The Grande Course de Haies d'Auteuil, sometimes referred to as the French Champion Hurdle, is a Group 1 hurdle race in France which is open to horses aged five years or older. It is run at Auteuil over a distance of 5,100 metres (about 3 miles and 1½ furlongs), and it is scheduled to take place each year in June.

History
The race was first run on May 25, 1874, the same day as the inaugural running of the Grand National de France (now the Grand Steeple-Chase de Paris). It was originally open to horses aged four or older, and it was initially contested over 4,000 metres. This was increased to 4,800 metres in its second year, and to 5,000 metres in 1880. The race was given a new date in 1882 – it was moved to the Wednesday after the Grand Steeple-Chase de Paris, which continued to be run on the last Sunday in May. The following year saw the launch of a new steeplechase at Auteuil, the Prix des Drags, and this was scheduled for the Friday of the same week. This week of top class jump races became known as the Grande Semaine d'Auteuil. The Grande Course de Haies was run as a handicap until 1889, but since then it has held weight for age conditions.

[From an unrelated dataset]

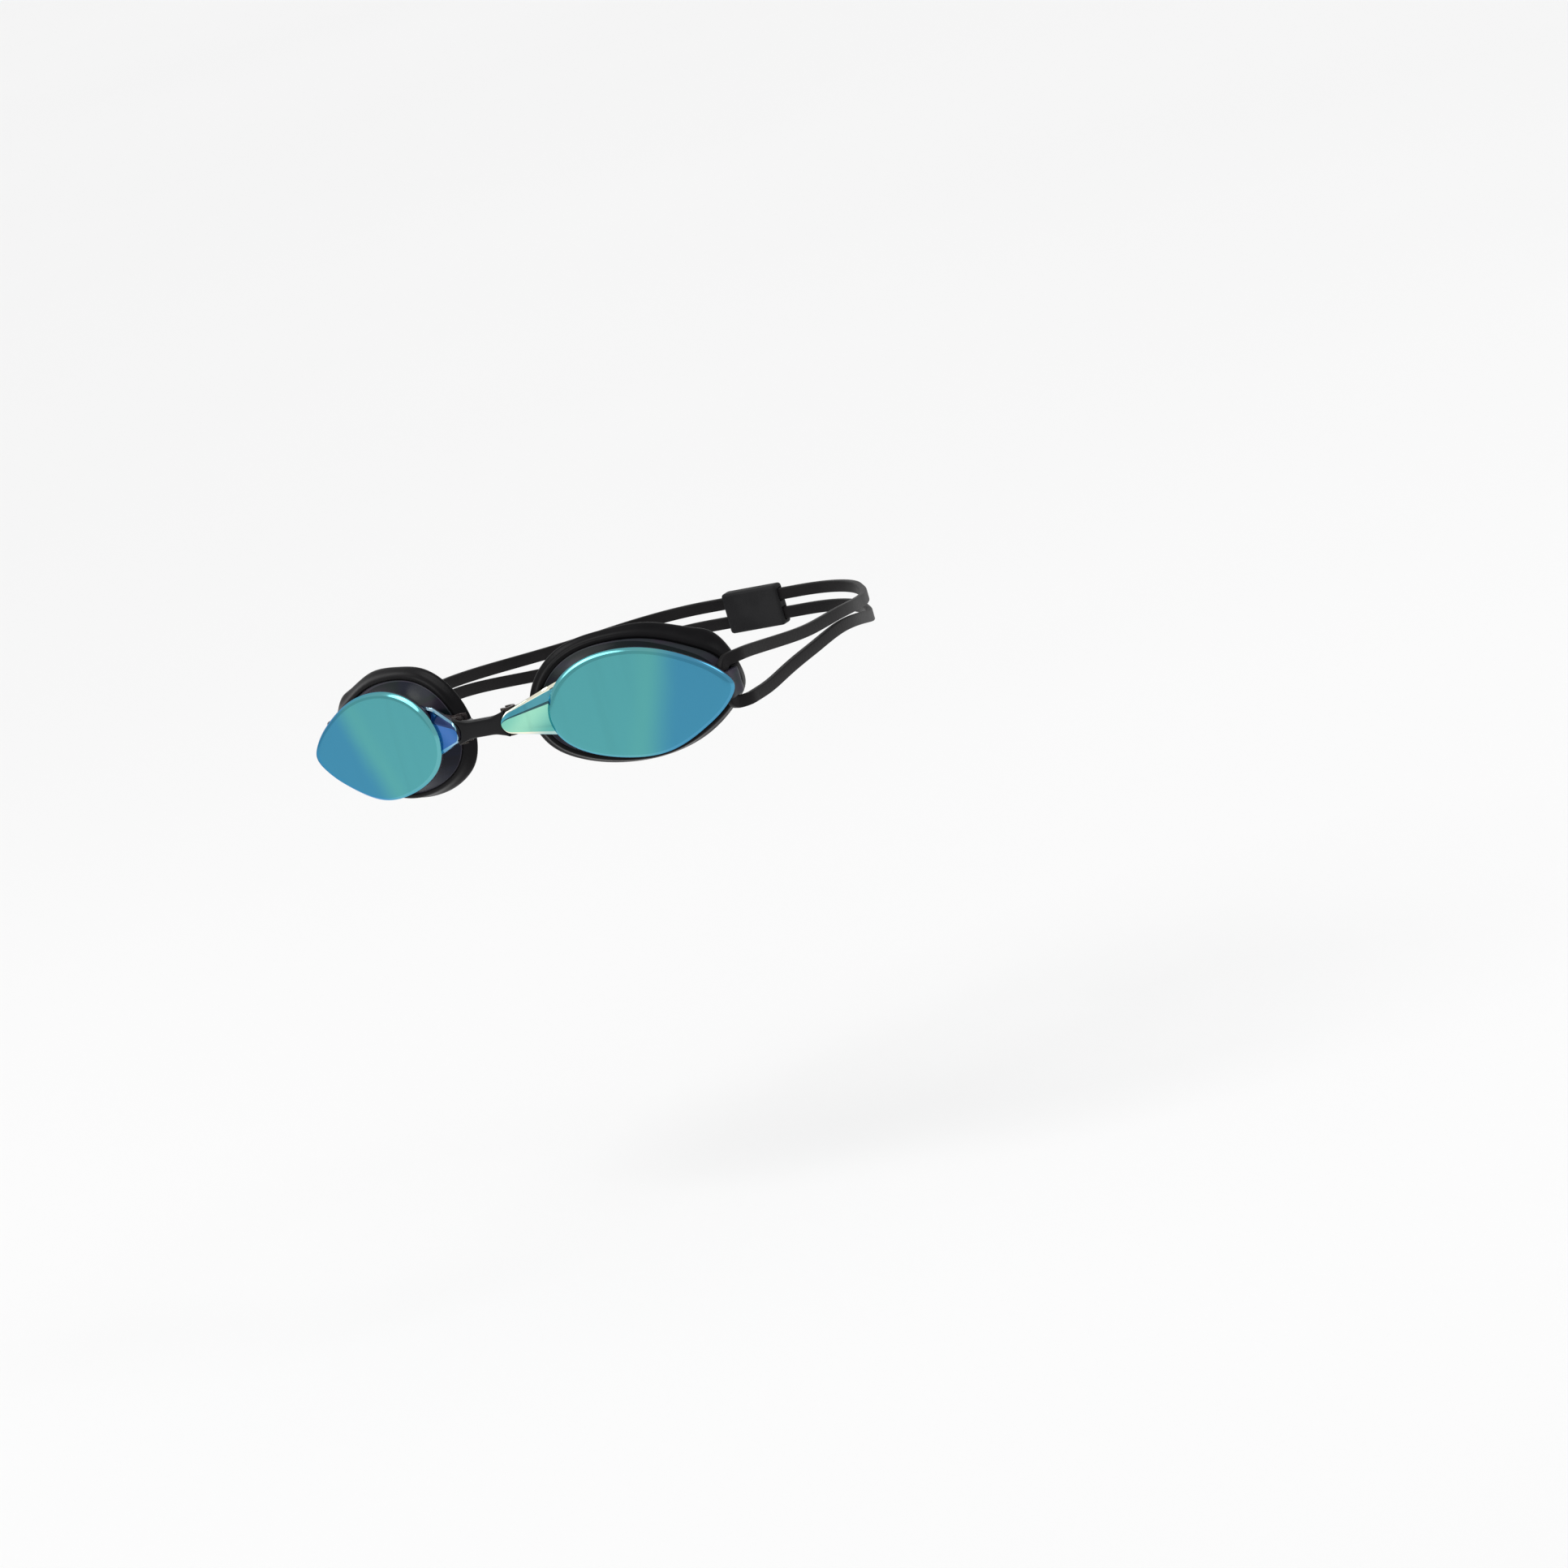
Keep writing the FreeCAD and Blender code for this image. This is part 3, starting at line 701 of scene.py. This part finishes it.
def addBridge():
    def endAt(z):
        edge = bridge["hollowCentre"] - math.sqrt(max(bridge["hollowRadius"] ** 2 - z * z, 0.01))
        return min(edge, bridge["reach"])

    rings = []
    corners = np.linspace(0, 2 * math.pi, 48, endpoint=False)
    stations = [(-1.0, 0.55), (-0.995, 0.78), (-0.975, 0.93), (-0.94, 1.0)]
    stations += [(t, 1.0) for t in np.linspace(-0.88, 0.88, 33)]
    stations += [(-t, k) for t, k in reversed(stations[:4])]
    for t, shrink in stations:
        wide = abs(t)
        flare = max(wide - 0.35, 0) / 0.65
        height = bridge["middleHeight"] + (bridge["endHeight"] - bridge["middleHeight"]) * flare ** 2.2
        thin = min(max((wide - 0.55) / 0.25, 0), 1)
        thin = thin * thin * (3 - 2 * thin)
        back = bridge["back"] + (bridge["endBack"] - bridge["back"]) * thin
        front = bridge["front"]
        ring = []
        for a in corners:
            # a rounded block's section
            y = math.copysign(abs(math.cos(a)) ** 0.38, math.cos(a))
            z = math.copysign(abs(math.sin(a)) ** 0.30, math.sin(a))
            z = z * (height / 2 - (1 - shrink) * 0.45)
            crown = 0.22 * (z / (height / 2)) ** 2
            raised = crown if y > 0 else 0
            y = (front + back) / 2 - y * ((back - front) / 2 - (1 - shrink) * 0.45) + raised
            ring.append((t * endAt(z), y, z))
        rings.append(np.array(ring))
    points, faces, rows = skin(rings)
    low, high, near, far, tall = bridge["neck"]
    for side in (1, -1):
        start = len(points)
        plan = [(side * low, near - 1.4), (side * (low + 1.4), near), (side * high, near), (side * high, far),
                (side * (low + 0.6), far), (side * (low - 1.6), near - 1.2)]
        more, moreFaces = prism(plan, -tall / 2, tall / 2)
        points += [np.array(p) for p in more]
        faces += [tuple(i + start for i in face) for face in moreFaces]
        start = len(points)
        ring = [(side * 8.68 + bridge["pinRadius"] * math.cos(a), 1.44 + bridge["pinRadius"] * math.sin(a))
                for a in np.linspace(0, 2 * math.pi, 32, endpoint=False)]
        more, moreFaces = prism(ring, -bridge["pinHeight"] / 2, bridge["pinHeight"] / 2)
        points += [np.array(p) for p in more]
        faces += [tuple(i + start for i in face) for face in moreFaces]
    piece = addPiece("noseBridge", np.array(points) / 1000, faces, [bridgeBlack], None, 40)
    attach(piece, "frame")
    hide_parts("nose_bridge")


addBridge()
print("bridge made")

strap = {
    "width": 3.7,
    "thickness": 2.0,
    "corner": 0.42,
    # plan of the left half: corners, with the radius between each pair of runs
    "plan": ((69.86, 19.8), (70.42, 26.0), (72.92, 30.2), (70.9, 120.6), (36.2, 169.6), (0.0, 169.6)),
    "radii": (3.5, 6.0, 112.0, 38.0),
    "tunnelY": 23.47,
    "turn": 4.0,
    "turnHigh": 1.5,       # crown of each turn
    "turnLow": -11.8,
    # distance behind the tunnel, height
    "upper": ((9, 1.4), (18, 0.3), (35, -2.1), (53, -4.1), (70, -4.8), (80, -5.6)),
    "lower": ((9, -12.0), (19, -12.0), (29, -11.2), (39, -10.4), (54, -9.6), (70, -9.0), (80, -9.8)),
    "rowUpper": -10.5,
    "rowLower": -16.7,
}


def strapPlan():
    # the loop's plan as close points, from the tunnel to the middle of the back
    corners = [np.array(p, float) for p in strap["plan"]]
    line = [corners[0]]
    for before, corner, after, radius in zip(corners, corners[1:], corners[2:], strap["radii"]):
        way = (corner - before) / np.linalg.norm(corner - before)
        out = (after - corner) / np.linalg.norm(after - corner)
        angle = math.acos(np.clip(way @ out, -1, 1))
        reach = radius * math.tan(angle / 2)
        left = math.copysign(1, way[0] * out[1] - way[1] * out[0])
        centre = corner - way * reach + left * radius * np.array([-way[1], way[0]])
        arm = corner - way * reach - centre
        for turn in np.linspace(0, left * angle, 24):
            c, s = math.cos(turn), math.sin(turn)
            line.append(centre + np.array([arm[0] * c - arm[1] * s, arm[0] * s + arm[1] * c]))
    line.append(corners[-1])
    return np.array(line)


def addStrap(side, hand):
    line = strapPlan()
    run = np.concatenate([[0], np.cumsum(np.linalg.norm(np.diff(line, axis=0), axis=1))])

    def spot(s):
        return np.stack([np.interp(s, run, line[:, 0]), np.interp(s, run, line[:, 1])], axis=-1)

    def outward(s):
        way = spot(s + 0.6) - spot(s - 0.6)
        way /= np.linalg.norm(way, axis=-1, keepdims=True)
        return np.stack([way[..., 1], -way[..., 0]], axis=-1)

    rising = line[:, 1] < 169.0
    start = np.interp(strap["tunnelY"], line[rising, 1], run[rising])

    def behind(distance):
        return np.interp(strap["tunnelY"] + distance, line[rising, 1], run[rising])

    end = run[-1]
    radius = strap["turn"]
    keys = [(end, strap["rowUpper"]), (end - 8, strap["rowUpper"]), (end - 16, strap["rowUpper"]),
            (end - 30, strap["rowUpper"]), (behind(118), strap["rowUpper"] + 0.8)]
    keys += [(behind(d), z) for d, z in reversed(strap["upper"])]
    for angle in np.radians((90, 67, 45, 22, 0)):
        bend = start + radius - radius * math.cos(angle)
        keys.append((bend, strap["turnHigh"] - radius + radius * math.sin(angle)))
    keys.append((start, (strap["turnHigh"] + strap["turnLow"]) / 2))
    for angle in np.radians((0, 22, 45, 67, 90)):
        bend = start + radius - radius * math.cos(angle)
        keys.append((bend, strap["turnLow"] + radius - radius * math.sin(angle)))
    keys += [(behind(d), z) for d, z in strap["lower"]]
    keys.append((behind(118), strap["rowLower"] + 0.5))
    keys += [(end - back, strap["rowLower"]) for back in (30, 16, 8, 0)]
    path = throughPoints(keys, 420, closed=False)
    way = np.gradient(path, axis=0)
    way /= np.linalg.norm(way, axis=1, keepdims=True)
    across = np.stack([-way[:, 1], way[:, 0]], axis=1)
    section = []
    wide, thick, corner = strap["width"] / 2, strap["thickness"] / 2, strap["corner"]
    for cw, ct, first in ((1, 1, 0), (-1, 1, 90), (-1, -1, 180), (1, -1, 270)):
        for a in np.radians([first + k for k in (0, 30, 60, 90)]):
            section.append((cw * (wide - corner) + corner * math.cos(a),
                            ct * (thick - corner) + corner * math.sin(a)))
    rings = []
    for centre, side2d in zip(path, across):
        ring = []
        for a, b in section:
            s, z = centre + side2d * a
            flat = spot(s) + outward(s) * b
            ring.append((flat[0] * side, flat[1], z))
        rings.append(np.array(ring))
    points, faces, rows = skin(rings)
    piece = addPiece(hand + "HeadStrap", np.array(points) / 1000, faces, [strapSilicone], None, 60)
    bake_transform(piece)
    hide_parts("head_strap")
    length = sum(np.linalg.norm(np.diff(path, axis=0), axis=1))
    print(hand, "strap half", round(length, 1), "mm along both strands")


for side, hand in ((1, "left"), (-1, "right")):
    addStrap(side, hand)
print("strap made")

clip = {
    "width": 20.0,
    "depth": 5.2,
    "middle": (169.6, -13.6),
    "rows": (-10.5, -16.7),
    "channel": (4.3, 2.6),      # height and depth
    "height": 13.1,
    "window": (6.0, 2.7, 4.8),  # width, height, place either side of the middle
    "ribs": 7,
    "ribPitch": 0.9,
    "ribSize": (0.42, 0.5, 1.6),
}


def blockMesh(name, low, high):
    plan = [(low[0], low[1]), (high[0], low[1]), (high[0], high[1]), (low[0], high[1])]
    points, faces = prism(plan, low[2], high[2])
    return addPiece(name, np.array(points) / 1000, faces, [clipBlack])


def carve(piece, cutter):
    withModifier(piece, "BOOLEAN", operation="DIFFERENCE", solver="EXACT", object=cutter)
    bpy.data.objects.remove(cutter)


def ribTree():
    # a row of small upright ribs, set by named inputs
    tree = bpy.data.node_groups.new("clipRibs", "GeometryNodeTree")
    tree.is_modifier = True
    inputs = (("Rib count", "NodeSocketInt", 7), ("Rib pitch", "NodeSocketFloat", 0.001),
              ("Rib size", "NodeSocketVector", (0.0004, 0.0004, 0.002)),
              ("Row start", "NodeSocketVector", (0, 0, 0)))
    for name, kind, value in inputs:
        tree.interface.new_socket(name, in_out="INPUT", socket_type=kind).default_value = value
    tree.interface.new_socket("Geometry", in_out="OUTPUT", socket_type="NodeSocketGeometry")
    given = tree.nodes.new("NodeGroupInput")
    step = tree.nodes.new("ShaderNodeCombineXYZ")
    tree.links.new(given.outputs["Rib pitch"], step.inputs["X"])
    row = tree.nodes.new("GeometryNodeMeshLine")
    tree.links.new(given.outputs["Rib count"], row.inputs["Count"])
    tree.links.new(given.outputs["Row start"], row.inputs["Start Location"])
    tree.links.new(step.outputs[0], row.inputs["Offset"])
    rib = tree.nodes.new("GeometryNodeMeshIcoSphere")
    rib.inputs["Radius"].default_value = 0.5
    rib.inputs["Subdivisions"].default_value = 2
    spread = tree.nodes.new("GeometryNodeInstanceOnPoints")
    tree.links.new(row.outputs[0], spread.inputs["Points"])
    tree.links.new(rib.outputs[0], spread.inputs["Instance"])
    tree.links.new(given.outputs["Rib size"], spread.inputs["Scale"])
    real = tree.nodes.new("GeometryNodeRealizeInstances")
    tree.links.new(spread.outputs[0], real.inputs[0])
    paint = tree.nodes.new("GeometryNodeSetMaterial")
    paint.inputs["Material"].default_value = clipBlack
    tree.links.new(real.outputs[0], paint.inputs["Geometry"])
    done = tree.nodes.new("NodeGroupOutput")
    tree.links.new(paint.outputs[0], done.inputs[0])
    return tree


def addClip():
    y, z = clip["middle"]
    w, d, h = clip["width"] / 2, clip["depth"] / 2, clip["height"] / 2
    piece = blockMesh("backClip", (-w, y - d, z - h), (w, y + d, z + h))
    withModifier(piece, "BEVEL", width=0.0011, segments=5, limit_method="ANGLE")
    rowHeight, rowDepth = clip["channel"]
    wide, tall, apart = clip["window"]
    for number, row in enumerate(clip["rows"]):
        carve(piece, blockMesh("channel%d" % number, (-w - 1, y - rowDepth / 2, row - rowHeight / 2),
                               (w + 1, y + rowDepth / 2, row + rowHeight / 2)))
        for way in (-1, 1):
            cutter = blockMesh("window", (way * apart - wide / 2, y, row - tall / 2),
                               (way * apart + wide / 2, y + d + 1, row + tall / 2))
            withModifier(cutter, "BEVEL", width=0.0006, segments=3, limit_method="ANGLE")
            carve(piece, cutter)
    piece.data.shade_smooth()
    piece.data.set_sharp_from_angle(angle=math.radians(35))
    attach(piece, "clip")
    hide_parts("strap_clip")
    tree = ribTree()
    names = {item.name: item.identifier for item in tree.interface.items_tree if item.in_out == "INPUT"}
    holder = bpy.data.objects.new("clipRibs", bpy.data.meshes.new("clipRibs"))
    bpy.context.collection.objects.link(holder)
    modifier = holder.modifiers.new("ribs", "NODES")
    modifier.node_group = tree
    modifier[names["Rib count"]] = clip["ribs"]
    modifier[names["Rib pitch"]] = clip["ribPitch"] / 1000
    modifier[names["Rib size"]] = tuple(v / 1000 for v in clip["ribSize"])
    firstRib = -(clip["ribs"] - 1) / 2 * clip["ribPitch"] / 1000
    modifier[names["Row start"]] = (firstRib, (y + d) / 1000, z / 1000)
    shown = holder.evaluated_get(bpy.context.evaluated_depsgraph_get())
    holder.data = bpy.data.meshes.new_from_object(shown)
    holder.modifiers.clear()
    holder.data.shade_smooth()
    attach(holder, "clip")


addClip()
print("clip made")


def addFloor(c):
    half = c["floorSize"] / 2
    mesh = bpy.data.meshes.new("studioFloor")
    z = c["floorHeight"]
    corners = [(-half, -half, z), (half, -half, z), (half, half, z), (-half, half, z)]
    mesh.from_pydata(corners, [], [(0, 1, 2, 3)])
    floor = bpy.data.objects.new("studioFloor", mesh)
    bpy.context.collection.objects.link(floor)
    f = Finish("paleFloor", Roughness=0.9)
    f.colour(f.ramp(f.noise(1.5), (0.0, c["floorShade"]), (1.0, tuple(v * 1.02 for v in c["floorShade"]))))
    mesh.materials.append(f.material)


addFloor(studio)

The race was abandoned throughout World War I, with no running from 1915 to 1918. During World War II it was cancelled only once, in 1940. The minimum age was raised to five in 1961, when a new hurdle race, the Grande Course de Haies des 4 Ans (later titled the Prix Alain du Breil), was introduced specifically for four-year-olds. The distance of the Grande Course de Haies was extended to 5,100 metres in 1969. This was cut to 4,100 metres in 1975, and then restored to 5,100 metres in 1979.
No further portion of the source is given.